States, districts, and schools are still working out how to spend the nearly $200 billion in COVID-19 relief funds from three rounds of federal emergency aid. They’ve got until 2024 to do so. So what priorities should be they be using to get the best results from that aid?
Bryan VanGronigen, an assistant professor of education at the University of Delaware, drew from his research on states’ and districts’s experience with billions of dollars in the Obama administration’s School Improvement Grants program to offer guidance on how they can steer COVID aid toward appropriate interventions for staff and students.
Conduct a needs assessment in setting spending priorities
Get to the root cause of the problem you’re trying to solve. In his research on the school improvement program, VanGronigen found the needs assessment part of the process often “perfunctory,” with districts and states consulting few data sources or using very little original data.
Getting that wrong has the potential to derail the entire effort: It could mean that schools and districts misidentify the problem and the cause or pick the wrong intervention or vendor to address it.
“If you don’t get that part of it right, in some cases, you might be spending money on interventions that have no alignment or empirical root in what the actual prescribed needs are of that particular school,” he said.
Pick the right course of action
Educators have the tendency to want to fix things—something Anthony Bryk, the former president of the Carnegie Foundation for the Advancement of Teaching, called “solutionitis.”
VanGronigen urges a thorough review process before settling on a course of action.
If a school’s English/language arts score fell during the pandemic, for example, it might be tempting for school leaders to look at that data point and think the school needs a new curriculum.
“‘We need to raise ELA, so let’s just go find something that’s going to raise ELA,’” he said, “as opposed to something like, ‘Why are ELA scores low in the first place? What do our teacher turnover numbers look like?’”
It’s important for school leaders to take a step back.
“How much do you know about the problem in the first place?” he asked. “Have you done some recent trend analyses or anything like that?”
Spend time on vendor selection
In addition to accurately diagnosing the problem, it’s also crucial to find the right vendor.
That can be a tough one for school leaders, who don’t generally go deep into procurement in their leadership preparation programs. Tiers of evidence? Research-based versus research-backed? Terms like that can be confusing to a school leader.
VanGronigen’s advice: Don’t be intimidated by the deadline to spend the cash. Take your time and do your homework.
“I think when there’s this kind of arbitrary deadline, if you will, for when these funds need to be spent, that incentivizes some kinds of behaviors that are less than ideal,” he said.

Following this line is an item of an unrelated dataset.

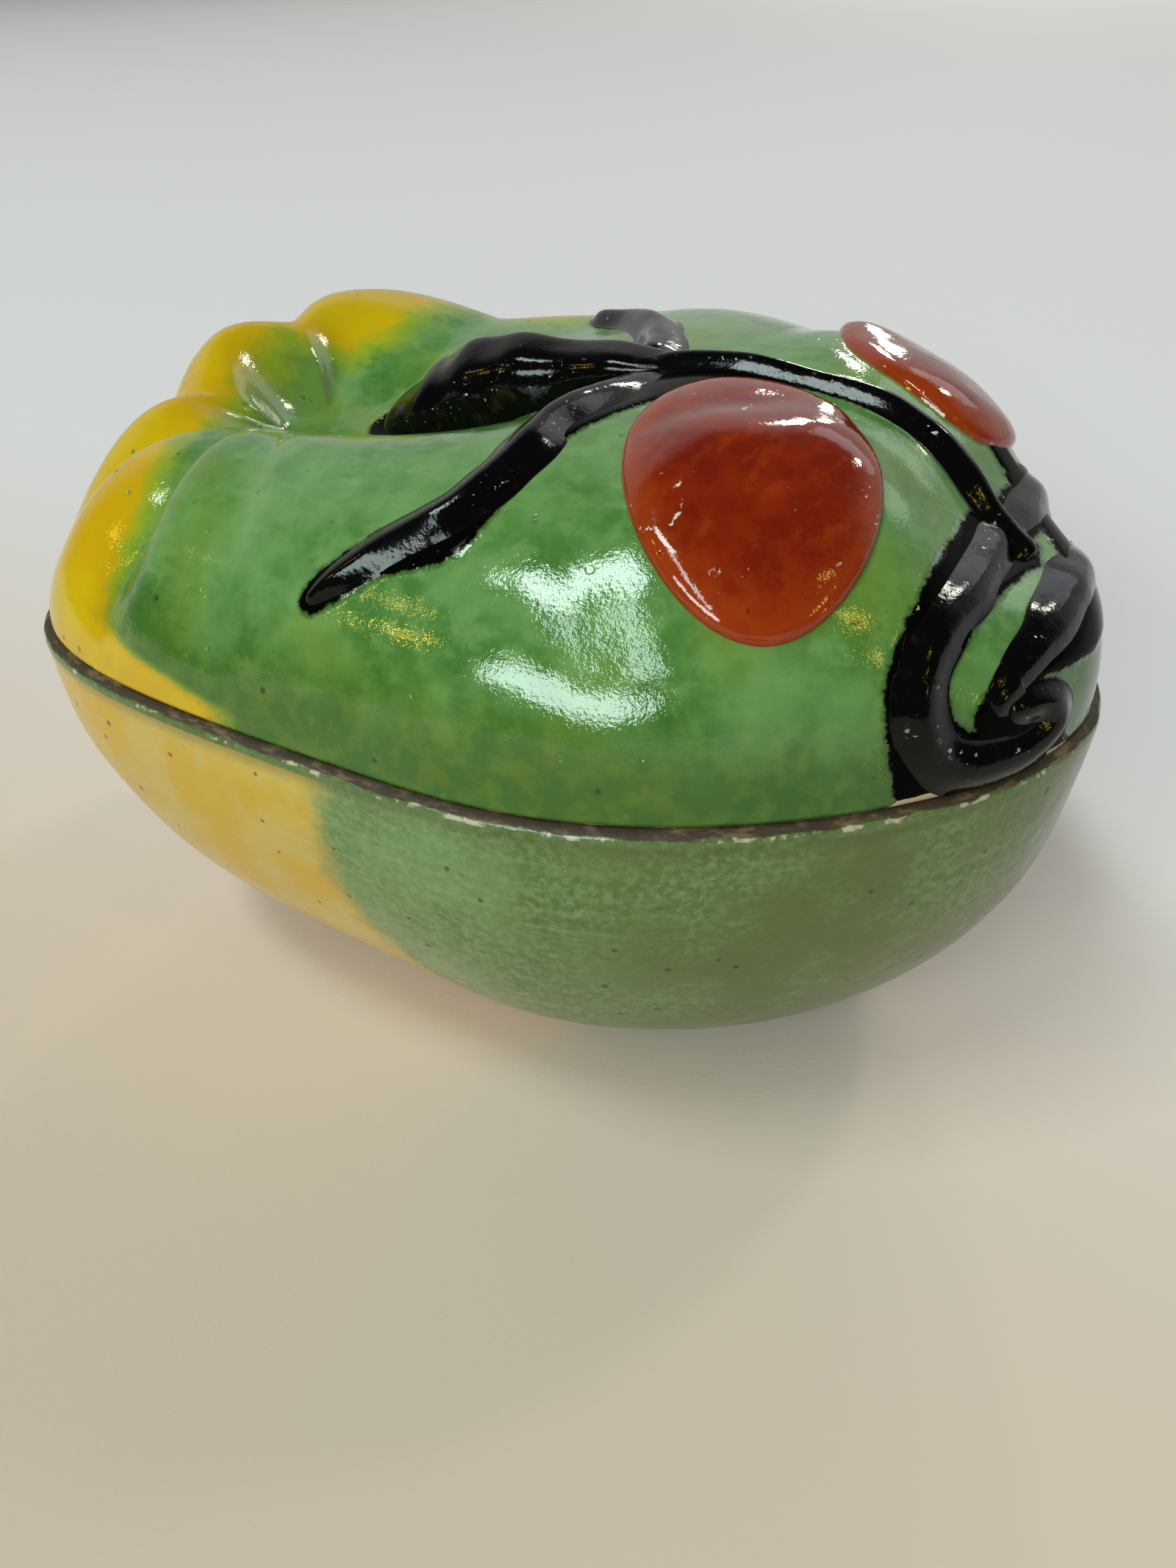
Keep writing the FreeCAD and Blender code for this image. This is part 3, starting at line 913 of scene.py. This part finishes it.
@dataclass(frozen=True)
class Strip:
    """A rounded strip of clay laid along the lid."""

    name: str
    run: Run
    laying: Laying
    half: Callable[[np.ndarray], np.ndarray]
    rise: Callable[[np.ndarray], np.ndarray]
    stations: int = 150
    sides: int = 40
    end: float = 0.08
    squareness: float = 2.0
    spread: float = 1.4
    tilt: float = 0.0
    seat: float = 0.9
    nib: float = 0.3
    seed: int = 1

    def line(self) -> tuple[np.ndarray, np.ndarray, np.ndarray, np.ndarray]:
        """Where the strip lies.

        Returns:
            Shares of its run, points of the lid, outward normals and half widths.
        """
        run = through(np.array(self.run), self.stations)
        points, normals = FORM.place(self.laying, run)
        t = np.linspace(0.0, 1.0, self.stations)
        u = np.minimum(np.minimum(t / self.end, (1.0 - t) / self.end), 1.0)
        body = self.nib + (1.0 - self.nib) * np.sqrt(np.maximum(1.0 - (1.0 - u) ** 2, 0.0))
        wobble = 1.0 + 0.05 * ripple(points, 7.0, self.seed)
        return t, points, normals, self.half(t) * body * wobble

    def section(self) -> tuple[np.ndarray, np.ndarray]:
        """Outline of the strip across its run.

        Returns:
            Distance out in half widths, and height: 0 to 1 above the lid, -1 to 0 in it.
        """
        top = int(self.sides * 0.72)
        if self.squareness > 2.5:
            out, up = superellipse(math.pi * np.arange(top) / top, self.squareness)
        else:
            out = np.cos(math.pi * np.arange(top) / top) * self.spread
            up = (1.0 - smooth(np.abs(out) / self.spread)) ** 0.8
        low = self.sides - top
        under, down = superellipse(math.pi + math.pi * np.arange(low) / low, 2.0)
        return np.concatenate([out, under * out[0]]), np.concatenate([up, down])

    def build(self) -> bpy.types.Object:
        """Make the strip's mesh, clear of the joint.

        Returns:
            The strip.
        """
        t, points, normals, half = self.line()
        side = unit(np.cross(normals, np.gradient(points, axis=0)))
        body = half / np.maximum(self.half(t), 1e-6)
        out, up = self.section()
        above = (self.rise(t) * body)[:, None] * (1.0 + self.tilt * out)
        lift = np.where(up >= 0, above, (self.seat * body)[:, None]) * up
        rows = points[:, None] + side[:, None] * (half[:, None] * out)[..., None]
        rows = rows + normals[:, None] * lift[..., None]
        if self.squareness <= 2.5:
            rows += normals[:, None] * self.sag(points, normals, rows)[..., None]
        rows += normals[:, None] * (0.05 * ripple(rows, 6.0, self.seed + 7) * np.maximum(up, 0.0))[...,
                                                                                                   None]
        rows[..., 2] = np.maximum(rows[..., 2], FORM.rim_height + 0.3)
        first, last = (rows[end].mean(1, keepdims=True).repeat(len(out), 1) for end in (slice(1),
                                                                                        slice(-1, None)))
        rows = np.concatenate([first, rows, last])
        ridge = np.broadcast_to(np.maximum(up, 0.0), rows.shape[:2])
        return skin_object(self.name, rows, {"ridge": ridge}, True, True)

    def sag(self, points: np.ndarray, normals: np.ndarray, rows: np.ndarray) -> np.ndarray:
        """How far the lid falls away beside the strip's middle, so its skirt follows the lid.

        Args:
            points: middle of the strip.
            normals: outward normals there.
            rows: the strip's rings.

        Returns:
            Heights to add along the normals, mm.
        """
        flat = rows.reshape(-1, 3)
        found = FORM.on_lid(flat[:, 0], flat[:, 1]).reshape(rows.shape)
        steep = np.abs(normals[:, 2])[:, None] > 0.45
        gap = ((found - points[:, None]) * normals[:, None]).sum(-1)
        return np.where(steep, np.clip(gap, -1.5, 0.6), 0.0)


@dataclass(frozen=True)
class Berry:
    """A flattened disc of clay with a rolled edge."""

    name: str
    station: float
    offset: float
    size: float = 1.0
    long: float = 19.0
    short: float = 12.4
    turn: float = -62.0
    rise: float = 1.9
    seat: float = 0.9
    roll: float = 3.5
    columns: int = 160
    rows: int = 56
    seed: int = 5

    def build(self) -> bpy.types.Object:
        """Make the berry's mesh.

        Returns:
            The berry.
        """
        spot, normal = FORM.over_plan(np.array([self.station]), np.array([self.offset]))
        spot, normal = spot[0], normal[0]
        turn = math.radians(self.turn)
        along = np.array([math.cos(turn), math.sin(turn), 0.0])
        along = unit(along - normal * (along @ normal))
        across = np.cross(normal, along)
        out, up = superellipse(math.pi * (np.linspace(0.0, 1.0, self.rows) - 0.5), self.roll)
        angle = 2.0 * math.pi * np.arange(self.columns) / self.columns
        u = self.long * self.size * out[:, None] * np.cos(angle)
        v = self.short * self.size * out[:, None] * np.sin(angle)
        start = spot + along * u[..., None] + across * v[..., None]
        x, y = start[..., 0].copy(), start[..., 1].copy()
        for _ in range(12):
            p = FORM.on_lid(x, y)
            miss = along * (u - (p - spot) @ along)[..., None] + across * (v - (p - spot) @ across)[...,
                                                                                                    None]
            x += miss[..., 0] * normal[2]
            y += miss[..., 1] * normal[2]
        top = up[:, None] * np.where(up[:, None] > 0, self.rise, self.seat)
        rows = p + normal * top[..., None]
        rows += normal * (0.10 * ripple(rows, 8.0, self.seed) * (up[:, None] > 0.3))[..., None]
        ridge = np.broadcast_to(np.maximum(up[:, None], 0.0), rows.shape[:2])
        return skin_object(self.name, rows, {"ridge": ridge}, True, True)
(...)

School leaders may think, “we don’t want to lose the money, for instance, and, so, we might do a more local search, we might ask around to other school district officials, or people who are in our state and see what they bought, and so we might choose to replicate those decisions just because that was an easier search,” he said.
Instead, he suggests that school and district leaders start with organizations and agencies that have done some of the legwork. That could include state education agencies, the Council of Chief State School Officers, and professional organizations, such as the National Association of Secondary School Principals and the National Association of Elementary School Principals.
Many of those organizations already have vendor lists, some of which have already been vetted and approved.
But even then, school leaders have to be careful. Some of these lists are simply aggregates or repositories and haven’t been vetted, meaning that school leaders still have to do their due diligence to ensure the vendor can deliver.
Define success and how it will be measured
Districts and schools should not rely on a single measure of success, such as student test scores that are available once a year.
Shorter-cycle measures, such as 90-day test scores to see movement in English/language arts test scores, for example, can help school principals assess the progress of interventions and pivot as necessary, he said.
If a district’s intervention is to improve the quality of its professional learning communities (or PLCs) —to ultimately improve student performance—then it can also collect survey data from teachers on the usefulness of the PLCs, as well as observation data from school leaders along the way, instead of waiting for test scores.
“When leaders have a little bit of ‘free time’ to be able to dig into data, it’s likely over the summer, and if they don’t have access to these data, that doesn’t inform their needs assessments or their root cause analyses to the degree that they could,” VanGronigen said. “As a result, they might continue to make less-than-ideal decisions or less-than-informed decisions because of the way that current timelines in education and in the system are structured.”